ORIGINALLY (INCORRECT): Git commit hashes were at least never intended as a form of authentication. That's why git has commit signing. That said, they list GPG signatures as one of the things affected by SHA1 brokenness, so maybe even that's not enough? I don't know enough about how git commit signing or GPG works to tell.



>git has commit signing

What the commit actually signs? Is it the sha1 hash?


The commit object is signed; which contains a signature to both the tree and the parent. I don't see it as feasible to do a collision on both at once with the method outlined here, but maybe I'm missing something.

Tagging on the other hand is at risk, as it's just the hash that's signed.

Edit: You can check what is actually signed with `git cat-file -p $obj` where $obj is a commit or tag id.


You could also find a preimage for any tree or blob object referenced by that commit. And in large projects, you have a lot to choose from.

(As has been stated, I know this isn't a second preimage attack.)

Edit: See my answers in this thread: https://lists.gnu.org/archive/html/bug-guix/2016-06/msg00009...

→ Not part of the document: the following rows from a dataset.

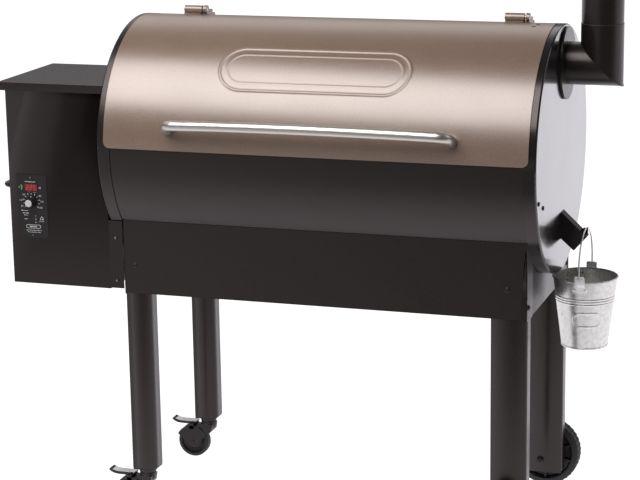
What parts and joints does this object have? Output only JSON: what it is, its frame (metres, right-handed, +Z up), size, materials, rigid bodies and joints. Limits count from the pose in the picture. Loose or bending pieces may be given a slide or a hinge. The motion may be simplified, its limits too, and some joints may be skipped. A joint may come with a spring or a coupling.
{
  "type": "pellet smoker grill",
  "caption": "Barrel-shaped wood-pellet smoker grill with a hinged lid, side pellet hopper, chimney, grease bucket, and legs on casters and wheels.",
  "frame": {"origin": "on the floor, under the middle of the grill's box", "axes": "+X to the chimney end, +Y to the back, +Z up; the front faces -Y"},
  "size_m": [1.3394, 0.572, 1.245],
  "materials": {
    "black_coat": "semi-gloss black powder coat",
    "bronze_coat": "bronze metallic powder coat with fine hammer texture",
    "stainless": "brushed",
    "galvanised": "bright galvanised sheet",
    "black_bolt": "black oxide",
    "black_plastic": "satin black moulding",
    "bright_steel": "zinc plated",
    "enamel": "porcelain enamelled rod",
    "tray_steel": "high-temperature black",
    "display_red": "red display filter",
    "gasket": "woven heat gasket"
  },
  "bodies": {
    "chassis": {"auger_motor": "black_coat", "auger_tube": "black_coat", "barrel_shell": "black_coat", "blower_housing": "black_coat", "caster_sockets": "black_plastic", "chimney_elbow": "black_coat", "chimney_gasket": "gasket", "chimney_pipe": "black_coat", "control_panel": "black_plastic", "cooking_grate_left": "enamel", "cooking_grate_middle": "enamel", "cooking_grate_right": "enamel", "display_window": "display_red", "drip_tray": "tray_steel", "fire_pot": "stainless", "frame_bolts": "black_bolt", "grate_rails": "bright_steel", "grease_spout": "black_coat", "grease_trough": "black_coat", "heat_baffle": "black_coat", "hinge_brackets": "bronze_coat", "hinge_pins": "stainless", "hopper_body": "black_coat", "hopper_funnel": "black_coat", "hopper_guard": "bright_steel", "hopper_handle": "black_coat", "igniter_rod": "stainless", "left_end_cap": "black_coat", "leg_front_left": "black_coat", "leg_front_right": "black_coat", "leg_rear_left": "black_coat", "leg_rear_right": "black_coat", "panel_screws": "black_bolt", "power_inlet": "black_plastic", "right_end_cap": "black_coat", "skirt_back": "black_coat", "skirt_front": "black_coat", "skirt_left": "black_coat", "skirt_right": "black_coat", "temperature_probe": "stainless", "wheel_axles": "black_bolt"},
    "lid": {"lid_shell": "bronze_coat", "lid_handle": "stainless", "lid_knuckles": "bronze_coat"},
    "hopper_lid": {"hopper_lid": "black_coat"},
    "knob": {"control_knob": "black_plastic"},
    "auger": {"auger_screw": "bright_steel"},
    "impeller": {"blower_impeller": "black_plastic"},
    "chimney_cap": {"chimney_cap": "black_coat"},
    "bail": {"bucket_bail": "galvanised"},
    "bucket": {"bucket_pail": "galvanised", "bucket_lugs": "galvanised"},
    "caster_front": {"caster_fork_front": "black_plastic"},
    "caster_front_wheel": {"caster_wheel_front": "black_plastic"},
    "caster_front_brake": {"caster_brake_front": "bright_steel"},
    "caster_rear": {"caster_fork_rear": "black_plastic"},
    "caster_rear_wheel": {"caster_wheel_rear": "black_plastic"},
    "caster_rear_brake": {"caster_brake_rear": "bright_steel"},
    "wheel_front": {"road_wheel_front": "black_plastic"},
    "wheel_rear": {"road_wheel_rear": "black_plastic"}
  },
  "joints": [
    {"name": "lid_hinge", "type": "hinge", "parent": "chassis", "child": "lid", "pos_m": [0.06775, 0.03652, 1.0865], "axis": [-1, 0, 0], "range_deg": [0, 88]},
    {"name": "hopper_lid_hinge", "type": "hinge", "parent": "chassis", "child": "hopper_lid", "pos_m": [-0.52225, 0.07652, 0.943], "axis": [-1, 0, 0], "range_deg": [0, 105]},
    {"name": "dial_turn", "type": "hinge", "parent": "chassis", "child": "knob", "pos_m": [-0.58225, -0.18298, 0.689], "axis": [0, 1, 0], "range_deg": [0, 270]},
    {"name": "auger_spin", "type": "hinge", "parent": "chassis", "child": "auger", "pos_m": [-0.29225, 0.02452, 0.612], "axis": [1, 0, 0], "continuous": true},
    {"name": "impeller_spin", "type": "hinge", "parent": "chassis", "child": "impeller", "pos_m": [-0.45725, -0.06548, 0.567], "axis": [1, 0, 0], "continuous": true},
    {"name": "cap_adjust", "type": "slide", "parent": "chassis", "child": "chimney_cap", "axis": [0, 0, 1], "range_m": [0, 0.012]},
    {"name": "bail_swing", "type": "hinge", "parent": "chassis", "child": "bail", "pos_m": [0.58575, 0.02802, 0.65], "axis": [0, -1, 0], "range_deg": [0, 40]},
    {"name": "bucket_tilt", "type": "hinge", "parent": "bail", "child": "bucket", "pos_m": [0.58575, 0.02802, 0.557], "axis": [0, -1, 0], "range_deg": [-4, 40]},
    {"name": "caster_front_swivel", "type": "hinge", "parent": "chassis", "child": "caster_front", "pos_m": [-0.34425, -0.15498, 0.077], "axis": [0, 0, 1], "continuous": true},
    {"name": "caster_front_roll", "type": "hinge", "parent": "caster_front", "child": "caster_front_wheel", "pos_m": [-0.38125, -0.15498, 0.0375], "axis": [0, 1, 0], "continuous": true},
    {"name": "caster_front_lock", "type": "hinge", "parent": "caster_front", "child": "caster_front_brake", "pos_m": [-0.38225, -0.15498, 0.085], "axis": [0, -1, 0], "range_deg": [0, 7]},
    {"name": "caster_rear_swivel", "type": "hinge", "parent": "chassis", "child": "caster_rear", "pos_m": [-0.34425, 0.21302, 0.077], "axis": [0, 0, 1], "continuous": true},
    {"name": "caster_rear_roll", "type": "hinge", "parent": "caster_rear", "child": "caster_rear_wheel", "pos_m": [-0.38125, 0.21302, 0.0375], "axis": [0, 1, 0], "continuous": true},
    {"name": "caster_rear_lock", "type": "hinge", "parent": "caster_rear", "child": "caster_rear_brake", "pos_m": [-0.38225, 0.21302, 0.085], "axis": [0, -1, 0], "range_deg": [0, 7]},
    {"name": "wheel_front_roll", "type": "hinge", "parent": "chassis", "child": "wheel_front", "pos_m": [0.45975, -0.20148, 0.076], "axis": [0, 1, 0], "continuous": true},
    {"name": "wheel_rear_roll", "type": "hinge", "parent": "chassis", "child": "wheel_rear", "pos_m": [0.45975, 0.25952, 0.076], "axis": [0, 1, 0], "continuous": true}
  ]
}
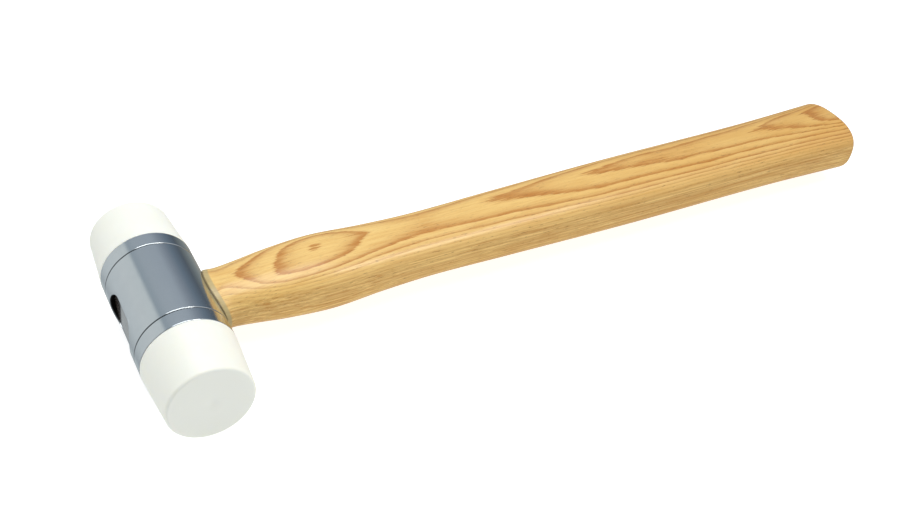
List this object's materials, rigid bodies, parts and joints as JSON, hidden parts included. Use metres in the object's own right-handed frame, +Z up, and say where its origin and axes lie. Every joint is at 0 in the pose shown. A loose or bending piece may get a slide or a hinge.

It seems that commit object contains metadata and sha1 hash of the commit tree. In other words, signing comment object is not detecting if data is altered somewhere in the tree and creates identical sha1 hash.


Yep, I saw that and edited as needed.

Isn't there still an attack where you create to different commits to the linux kernel with the same hash? (I presume here that a git commit hash is calculated over the diffs, not the end state of the repo).

If that is the case, you can still sneak code into the repo, though it would be easy to detect by seeing repos diverge.


The signature affirms the validity of the SHA1 hash, so ... the GPG is not more helpful than the underlying SHA1.


When git signs a commit it pipes the entire commit, including the message at the end, and all headers to git. Then it goes back and adds the signature in a new gpgsig header.

I often see people getting this wrong in HN threads. Probably because that's how signed tags work.